- [Your goal]
Return each line of the material verbatim.

---------- Data block

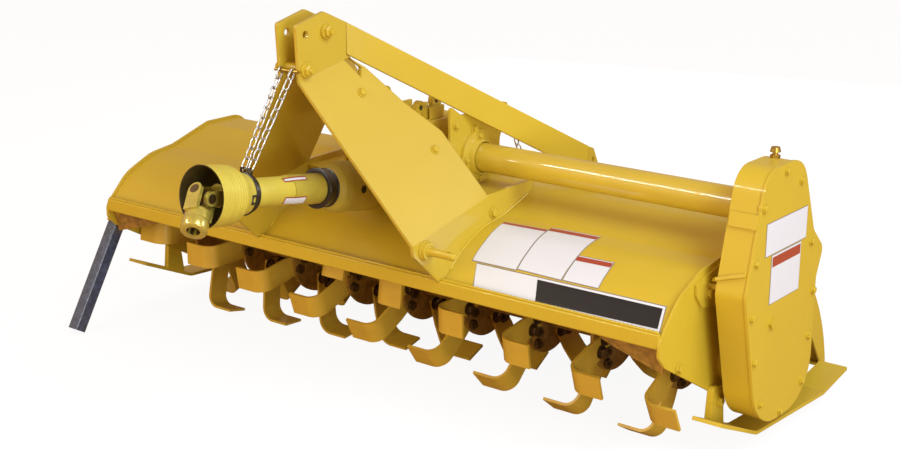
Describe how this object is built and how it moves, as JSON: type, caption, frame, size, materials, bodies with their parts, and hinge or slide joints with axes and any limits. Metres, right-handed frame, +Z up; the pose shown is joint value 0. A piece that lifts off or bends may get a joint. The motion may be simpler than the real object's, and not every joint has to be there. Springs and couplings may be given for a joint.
{
  "type": "rotary tiller",
  "caption": "Three-point mounted rotary tiller: bent-blade rotor under a curved hood, side chain drive, guarded driveline, hinged tailgate, skids and a parking stand.",
  "frame": {"origin": "midway between the two lower hitch pins, on their common axis", "axes": "+X towards the chain case, -Y towards the tractor, +Z up"},
  "size_m": [2.277, 1.6345, 1.1296],
  "materials": {
    "yellow_paint": "semi-gloss yellow enamel over welded steel",
    "guard_plastic": "moulded olive yellow polyethylene guard",
    "black_plastic": "black moulded collar",
    "zinc_chain": "bright zinc plated chain",
    "plated_steel": "yellow zinc plated hardware",
    "dark_steel": "dark oiled steel",
    "yellow_zinc": "greenish yellow zinc plated forging",
    "grey_paint": "dark steel square tube"
  },
  "bodies": {
    "frame": {"brace_left": "yellow_paint", "brace_right": "yellow_paint", "case_bracket": "yellow_paint", "chain_bracket": "yellow_paint", "chain_case": "yellow_paint", "chain_case_cover": "yellow_paint", "front_bell": "guard_plastic", "front_guard_tube": "guard_plastic", "gate_chain": "zinc_chain", "gearbox": "yellow_paint", "gearbox_bed": "yellow_paint", "gearbox_support_left": "yellow_paint", "gearbox_support_right": "yellow_paint", "guard_chains": "zinc_chain", "guard_collars": "black_plastic", "hinge_knuckles": "yellow_paint", "hinge_rod": "plated_steel", "hitch_pins": "plated_steel", "hitch_plate_left": "yellow_paint", "hitch_plate_right": "yellow_paint", "hood": "yellow_paint", "lip_bar": "yellow_paint", "mast_bar": "plated_steel", "mast_spacers": "yellow_paint", "rear_bell": "guard_plastic", "rear_guard_tube": "guard_plastic", "rotor_hubs": "yellow_paint", "side_plate_left": "yellow_paint", "side_plate_right": "yellow_paint", "skid_left": "yellow_paint", "skid_right": "yellow_paint", "stand_sleeve": "yellow_paint", "torque_tube": "yellow_paint"},
    "rotor": {"rotor_shaft": "yellow_paint", "tines": "yellow_paint"},
    "tailgate_body": {"tailgate": "yellow_paint"},
    "stand": {"stand_leg": "grey_paint"},
    "driveline": {"drive_shaft": "dark_steel", "shaft_yoke": "yellow_zinc"},
    "cross": {"joint_cross": "dark_steel"},
    "yoke": {"tractor_yoke": "yellow_zinc"}
  },
  "joints": [
    {"name": "rotor_spin", "type": "hinge", "parent": "frame", "child": "rotor", "pos_m": [0, 0.435, -0.261], "axis": [1, 0, 0], "continuous": true},
    {"name": "tailgate_hinge", "type": "hinge", "parent": "frame", "child": "tailgate_body", "pos_m": [0, 0.738, -0.04], "axis": [1, 0, 0], "range_deg": [0, 50], "deforming": ["gate_chain"]},
    {"name": "stand_slide", "type": "slide", "parent": "frame", "child": "stand", "axis": [0, 0.5135, 0.8581], "range_m": [0, 0.3]},
    {"name": "driveline_spin", "type": "hinge", "parent": "frame", "child": "driveline", "pos_m": [0, -0.457, 0.1857], "axis": [0, 0.9882, -0.153], "continuous": true},
    {"name": "joint_bend", "type": "hinge", "parent": "driveline", "child": "cross", "pos_m": [0, -0.457, 0.1857], "axis": [-1, 0, 0], "range_deg": [0, 100]},
    {"name": "joint_swing", "type": "hinge", "parent": "cross", "child": "yoke", "pos_m": [0, -0.457, 0.1857], "axis": [0, 0.6587, -0.7524], "range_deg": [0, 48]}
  ],
  "couplings": [
    {"joint": "driveline_spin", "follows": "rotor_spin", "ratio": 2.5}
  ]
}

--------------------

- [Written solution]
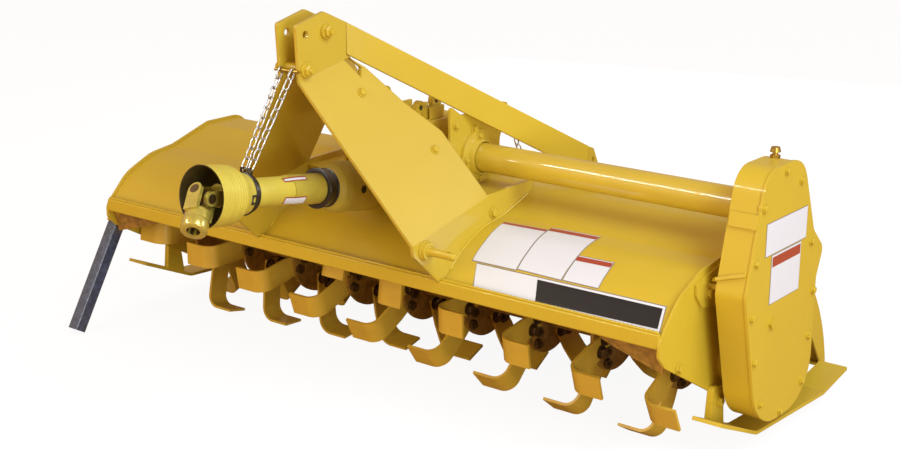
Describe how this object is built and how it moves, as JSON: type, caption, frame, size, materials, bodies with their parts, and hinge or slide joints with axes and any limits. Metres, right-handed frame, +Z up; the pose shown is joint value 0. A piece that lifts off or bends may get a joint. The motion may be simpler than the real object's, and not every joint has to be there. Springs and couplings may be given for a joint.
{
  "type": "rotary tiller",
  "caption": "Three-point mounted rotary tiller: bent-blade rotor under a curved hood, side chain drive, guarded driveline, hinged tailgate, skids and a parking stand.",
  "frame": {"origin": "midway between the two lower hitch pins, on their common axis", "axes": "+X towards the chain case, -Y towards the tractor, +Z up"},
  "size_m": [2.277, 1.6345, 1.1296],
  "materials": {
    "yellow_paint": "semi-gloss yellow enamel over welded steel",
    "guard_plastic": "moulded olive yellow polyethylene guard",
    "black_plastic": "black moulded collar",
    "zinc_chain": "bright zinc plated chain",
    "plated_steel": "yellow zinc plated hardware",
    "dark_steel": "dark oiled steel",
    "yellow_zinc": "greenish yellow zinc plated forging",
    "grey_paint": "dark steel square tube"
  },
  "bodies": {
    "frame": {"brace_left": "yellow_paint", "brace_right": "yellow_paint", "case_bracket": "yellow_paint", "chain_bracket": "yellow_paint", "chain_case": "yellow_paint", "chain_case_cover": "yellow_paint", "front_bell": "guard_plastic", "front_guard_tube": "guard_plastic", "gate_chain": "zinc_chain", "gearbox": "yellow_paint", "gearbox_bed": "yellow_paint", "gearbox_support_left": "yellow_paint", "gearbox_support_right": "yellow_paint", "guard_chains": "zinc_chain", "guard_collars": "black_plastic", "hinge_knuckles": "yellow_paint", "hinge_rod": "plated_steel", "hitch_pins": "plated_steel", "hitch_plate_left": "yellow_paint", "hitch_plate_right": "yellow_paint", "hood": "yellow_paint", "lip_bar": "yellow_paint", "mast_bar": "plated_steel", "mast_spacers": "yellow_paint", "rear_bell": "guard_plastic", "rear_guard_tube": "guard_plastic", "rotor_hubs": "yellow_paint", "side_plate_left": "yellow_paint", "side_plate_right": "yellow_paint", "skid_left": "yellow_paint", "skid_right": "yellow_paint", "stand_sleeve": "yellow_paint", "torque_tube": "yellow_paint"},
    "rotor": {"rotor_shaft": "yellow_paint", "tines": "yellow_paint"},
    "tailgate_body": {"tailgate": "yellow_paint"},
    "stand": {"stand_leg": "grey_paint"},
    "driveline": {"drive_shaft": "dark_steel", "shaft_yoke": "yellow_zinc"},
    "cross": {"joint_cross": "dark_steel"},
    "yoke": {"tractor_yoke": "yellow_zinc"}
  },
  "joints": [
    {"name": "rotor_spin", "type": "hinge", "parent": "frame", "child": "rotor", "pos_m": [0, 0.435, -0.261], "axis": [1, 0, 0], "continuous": true},
    {"name": "tailgate_hinge", "type": "hinge", "parent": "frame", "child": "tailgate_body", "pos_m": [0, 0.738, -0.04], "axis": [1, 0, 0], "range_deg": [0, 50], "deforming": ["gate_chain"]},
    {"name": "stand_slide", "type": "slide", "parent": "frame", "child": "stand", "axis": [0, 0.5135, 0.8581], "range_m": [0, 0.3]},
    {"name": "driveline_spin", "type": "hinge", "parent": "frame", "child": "driveline", "pos_m": [0, -0.457, 0.1857], "axis": [0, 0.9882, -0.153], "continuous": true},
    {"name": "joint_bend", "type": "hinge", "parent": "driveline", "child": "cross", "pos_m": [0, -0.457, 0.1857], "axis": [-1, 0, 0], "range_deg": [0, 100]},
    {"name": "joint_swing", "type": "hinge", "parent": "cross", "child": "yoke", "pos_m": [0, -0.457, 0.1857], "axis": [0, 0.6587, -0.7524], "range_deg": [0, 48]}
  ],
  "couplings": [
    {"joint": "driveline_spin", "follows": "rotor_spin", "ratio": 2.5}
  ]
}